His and Her Circumstances (1998–1999): Season 1, Episode 3 - ACT 3.0 Kareshi no jijo - full transcript

Things have been good between Arima and Yukino for the past few weeks but lately Arima has been acting strange. He's been very distant and it almost seems like he's purposefully ignoring Yukino... what is it that's changed so suddenly?

What's happened so far!

This is our sister,

Miyazawa Yukino, 10th grade!

At first glance, she's elegant and
graceful, blessed with both beauty and wit.

Although she comes from a middle-class family...

...once you saw her you'd think she was
someone with intelligence, culture, and grace.

But in reality,

she lives only to show off in front of others...

...hiding her true

identity behind a mask.

But the other day,



Sis screwed up and

her other persona was discovered!

This guy is the real model of a perfect student:

Arima Souichirou.

He gets excellent grades,

is good at every sport and is generally a
sociable guy who would never make any enemies.

And he's a thoroughbred from a famous family
of doctors dating back to the Edo Period.

But he's quite
a scoundrel himseIf!

He schemed to make Sis help him with
his work by mercilessly exploiting her weakness!

Combined with feeling love for the first time,

Sis was falling fast into big trouble.

She finally snapped after a period
of total ineffectiveness, but...

However. . .
After much fuss, they made peace.

Since they both have
reputations to protect...



...they became comrades
sharing the same secret...

...and it looks as though everything will be all right.

But, however...!

What's wrong? Does it hurt somewhere?

Why'd I remember that all of a sudden?

I'd forgotten it long ago...

I think Arima's been acting weird lately.
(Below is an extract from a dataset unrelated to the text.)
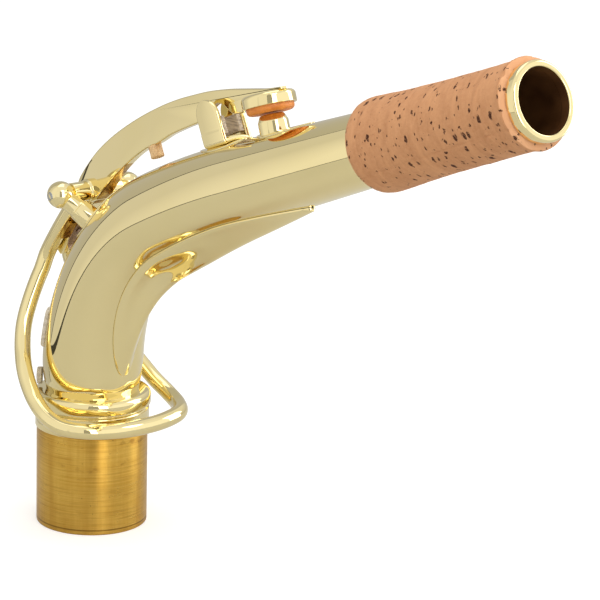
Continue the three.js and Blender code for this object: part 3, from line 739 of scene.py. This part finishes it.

Oh, you're still here. Work?

Yeah.

You, too?

Yup, but I just finished.

If it's taking long, I can help out.
After all, today's a half-day.

That's okay. I'm almost finished.

I'd better get going to practice. Later, Miyazawa.

Definitely weird.

Why is he keeping me at a distance?

We were getting along great until last week...

Hey, Miyazawa.

Want to form a study group?

Our school has lots of tests, right?

If we cooperate, I think we

might both be able to do better.

I see! That's a wonderful idea.

Cooperation is such a beautiful thing!

I can just see you thinking about

getting good grades without working...

This is just like on Lifestyles
of the Rich and Famous!

That's exaggerating a bit...

Wow, it's so big! You're so rich!

Father, Mother, this is
Miyazawa from my class.

Hi, welcome.

I had no idea that Souichirou
had such a darling classmate.

Oh, surely not.

I hope you and Souichirou

will be friends from now on.

I'll cut some cake later.

Girls are so much more fun to entertain.

Souichirou, come down
for tea at 3 o'clock.

Miyazawa, too, of course.

Yes, Father.

Your skill of feigning
innocence is really amazing.

Sometimes frighteningly so.

It's the result of extremely rigorous training.

But your parents are really wonderful.

Must be nice.

My house is really small. It just doesn't compare.

I said to forget about my house already.

I'm home!

Oh, Yuki, you brought your fr...

Good afternoon.

A guy!

What?!

A guy!
*Father*

I won't stand for this!

How dare you approach my precious
princesses, you maggot!

Prepare to meet your doom!

Pleased to meet you.

I'm Arima Souichirou.

We entrust our daughter to you.

What are you doing?

I guess Yukino really goes for looks.

Or like, I don't think she
acknowledges anyone below her level.

She's not that interested in
guys in the first place.

I'm sure she sees most guys
as nothing more than paper dolls.

You can say that again.
She's as cold as a demon

when it comes to stuff like that.

Anyway, I'm surprised
you allowed this, Dad.

Well, you see...

A guy like that may never
appear in Yukino's life again.

I see, a keeper, is he?

Parents are such schemers.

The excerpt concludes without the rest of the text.